Não obstante o STF ser um Tribunal aparentemente político, frise-se político não partidário, pois determinadas interpretações e decisões suas demonstram isso, ele é um órgão do Poder Judiciário. Tipicamente, tal poder não toma decisões políticas, em respeito ao princípio da separação dos poderes, sendo-lhe reservada a função de julgar. Cabe, portanto, ao Executivo e ao Legislativo a referida função política. O raciocínio anterior se faz pertinente na medida em que nos permite identificar a atuação de cada poder e segregá-los.
Quando o Poder Executivo nomeia e o Senado Federal aprova o indicado para compor o STF, há interferência direta dos dois poderes no outro.
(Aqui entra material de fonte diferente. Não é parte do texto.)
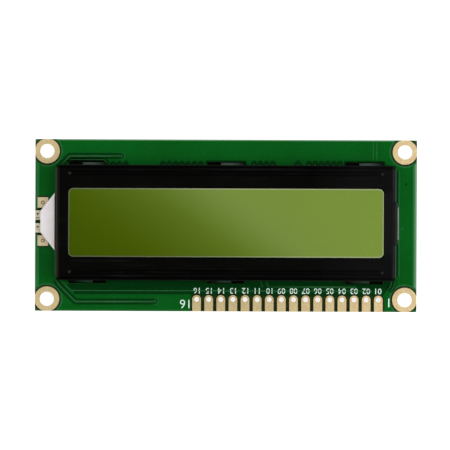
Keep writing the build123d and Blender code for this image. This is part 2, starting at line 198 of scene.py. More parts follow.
MASK_DEEP = "#004a0c"
MASK_PALE = "#015415"
# Colours of the painted highlight along the board's edges and of the painted sheen on its right end
# and upper side
MASK_EDGE_HIGHLIGHT = "#2a6c39"
MASK_EDGE_SHEEN = "#7fa083"
CLOTH_THREAD_X = 0.5 * MM
CLOTH_THREAD_Y = 0.4 * MM
LAMINATE_LAYER = 0.2 * MM
COPPER_FROM_END = 0.75 * MM
COPPER_FROM_SIDE = 0.25 * MM
COPPER_EDGE = 0.15 * MM
MASK_THIN = 0.35 * MM
MASK_SKIN = 0.07 * MM
END_HIGHLIGHT_SHARE = 0.75
SIDE_HIGHLIGHT_SHARE = 0.375
EDGE_SHEEN_SHARE = 0.55


def screened_solder_mask():
    """Liquid solder mask screened over copper on glass-fibre laminate. It gives the eye a deep satin
    green, cloudy over centimetres and finely speckled, and sawn sides with the cloth's straw-coloured
    layers between two green skins. A pale rim is painted along the edges, past where the copper stops
    short of them: a painted highlight of that step and of the edge. A paler band along the right end
    and the upper side is a painted sheen."""
    material, tree, where = new_material("solder_mask_screened_on_laminate")
    x, y, z = add(tree, "SeparateXYZ", {0: where}, out=None)
    off = add(tree, "VectorMath", {0: where}, operation="ABSOLUTE")
    off_x, off_y, _ = add(tree, "SeparateXYZ", {0: off}, out=None)
    normal = add(tree, "NewGeometry", out="Normal")
    tilt = add(tree, "SeparateXYZ", {0: normal}, out="Z")
    face = add(tree, "Math", {0: tilt}, operation="ABSOLUTE")
    face = add(tree, "MapRange", {"Value": face, "From Min": 0.4, "From Max": 0.6})

    cloudy, clouds = patches(tree, where, 11 * MM, MASK_DEEP, MASK_PALE)
    speckle, grain = patches(tree, where, 0.25 * MM, "#003306", "#056a25", 0.35, 0.75)

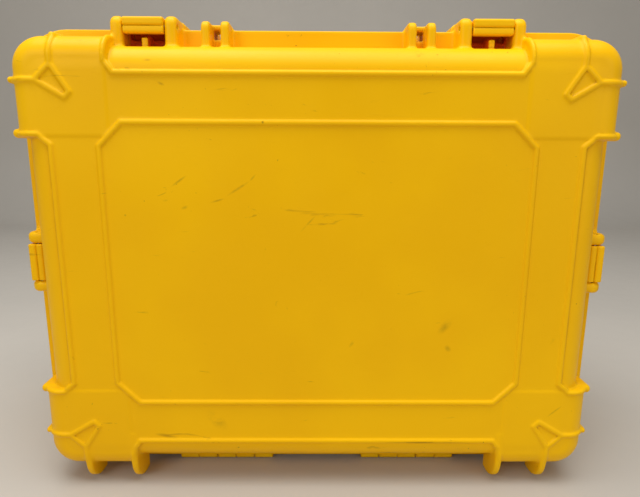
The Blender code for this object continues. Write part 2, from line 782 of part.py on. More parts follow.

Isso pode, dada a falibilidade acentuada de alguns humanos, influenciar nos votos dos ministros, fazendo com que ao invés de decisões técnicas de homens comprometidos com o direito e a justiça, bem como com a guarda da Constituição, suas decisões sejam políticas por essência e influência e não por eventualidades. Tal fato mitiga o princípio fundamental do Estado de Direito.
Somados o critério subjetivo da escolha dos ministros e a interferência que a cúpula do Judiciário sofre, entendemos que o poder constituinte originário não teve muito esmero na questão em xeque, cabendo ao poder reformador tentar fechar esta brecha. Para tanto, poderá iniciar processo legislativo, capaz de inserir no corpo da Carta Magna, espécie normativa primária denominada emenda à Constituição (PEC). Algumas propostas já foram editadas, tais como a PEC nº. 473/200; 434/2009; 441/2009, entre outras. Cada uma delas propõe comandos distintos.
As referidas propostas podem ser consideradas um avanço, se consideradas sob o prisma da insatisfação que leva à  busca pela real democracia. Podem, ainda, ser consideradas um retrocesso, se consideradas sob a perspectiva da busca pela alternância ilegítima de poder. Espera-se, pois, que cada Casa do Congresso Nacional aprove e promulgue a proposta que observe os princípios Constitucionais e que se amolde ao Estado Democrático de Direito como se pretende a República Federativa do Brasil.